Non c’è dubbio che questo primato della santità e della preghiera non è concepibile che a partire da un rinnovato ascolto della parola di Dio. Da quando il Concilio Vaticano II ha sottolineato il ruolo preminente della parola di Dio nella vita della Chiesa, certamente sono stati fatti grandi passi in avanti nell’ascolto assiduo e nella lettura attenta della Sacra Scrittura. Ad essa si è assicurato l’onore che merita nella preghiera pubblica della Chiesa. Ad essa i singoli e le comunità ricorrono ormai in larga misura, e tra gli stessi laici sono tanti che vi si dedicano anche con l’aiuto prezioso di studi teologici e biblici. Soprattutto poi è l’opera dell’evangelizzazione e della catechesi che si sta rivitalizzando proprio nell’attenzione alla parola di Dio. Occorre, carissimi Fratelli e Sorelle, consolidare e approfondire questa linea, anche mediante la diffusione nelle famiglie del libro della Bibbia. In particolare, è necessario che l’ascolto della Parola diventi un incontro vitale, nell’antica e sempre valida tradizione della lectio divina, che fa cogliere nel testo biblico la parola viva che interpella, orienta, plasma l’esistenza.

Nutrirci della Parola, per essere «servi della Parola» nell’impegno dell’evangelizzazione: questa è sicuramente una priorità per la Chiesa all’inizio del nuovo millennio. È ormai tramontata, anche nei Paesi di antica evangelizzazione, la situazione di una «società cristiana», che, pur tra le tante debolezze che sempre segnano l’umano, si rifaceva esplicitamente ai valori evangelici. Oggi si deve affrontare con coraggio una situazione che si fa sempre più varia e impegnativa, nel contesto della globalizzazione e del nuovo e mutevole intreccio di popoli e culture che la caratterizza. Ho tante volte ripetuto in questi anni l’appello della nuova evangelizzazione.

Lo ribadisco ora, soprattutto per indicare che occorre riaccendere in noi lo slancio delle origini, lasciandoci pervadere dall’ardore della predicazione apostolica seguita alla Pentecoste. Dobbiamo rivivere in noi il sentimento infuocato di Paolo, il quale esclamava: «Guai a me se non predicassi il Vangelo!» (1 Cor 9,16).

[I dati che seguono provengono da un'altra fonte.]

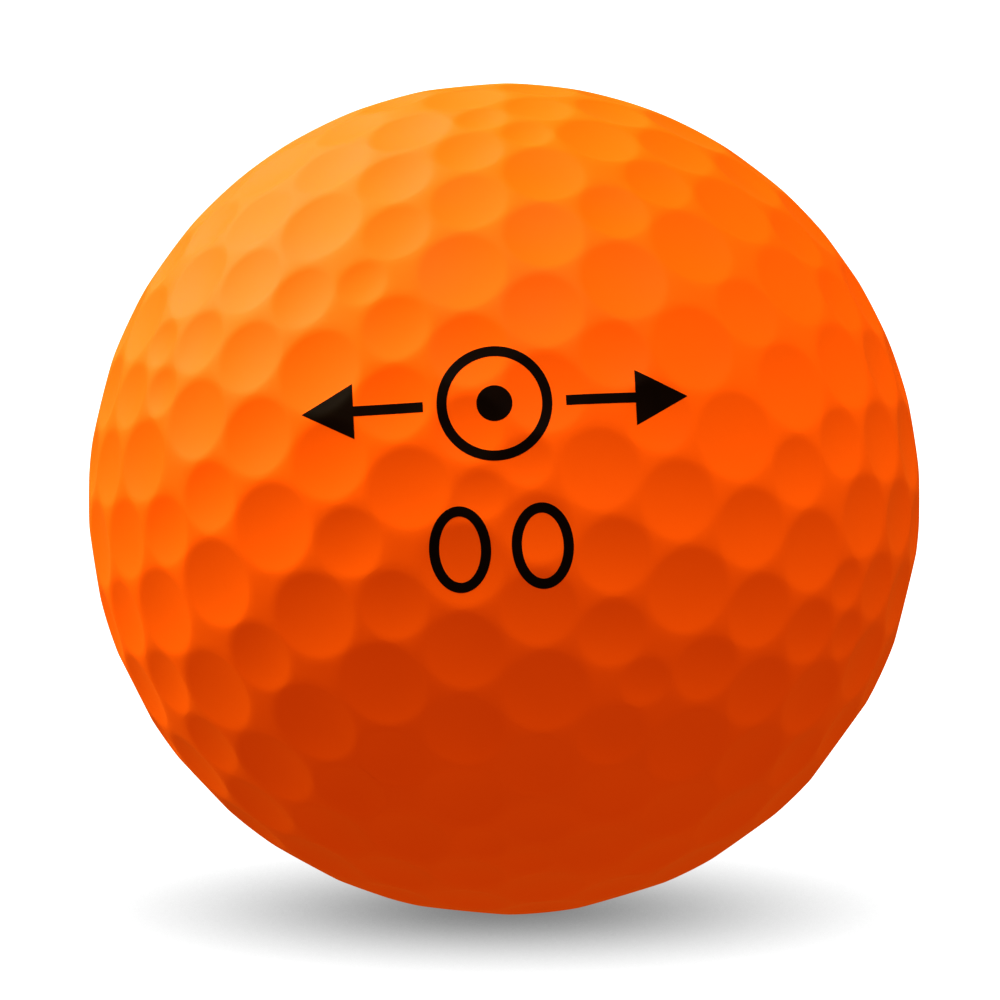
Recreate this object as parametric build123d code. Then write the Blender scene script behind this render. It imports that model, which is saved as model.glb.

Questa passione non mancherà di suscitare nella Chiesa una nuova missionarietà, che non potrà essere demandata ad una porzione di «specialisti», ma dovrà coinvolgere la responsabilità di tutti i membri del Popolo di Dio. Chi ha incontrato veramente Cristo, non può tenerselo per sé, deve annunciarlo. Occorre un nuovo slancio apostolico che sia vissuto quale impegno quotidiano delle comunità e dei gruppi cristiani. Ciò, tuttavia, avverrà nel rispetto dovuto al cammino sempre diversificato di ciascuna persona e nell’attenzione per le diverse culture in cui il messaggio cristiano deve essere calato, così che gli specifici valori di ogni popolo non siano rinnegati, ma purificati e portati alla loro pienezza.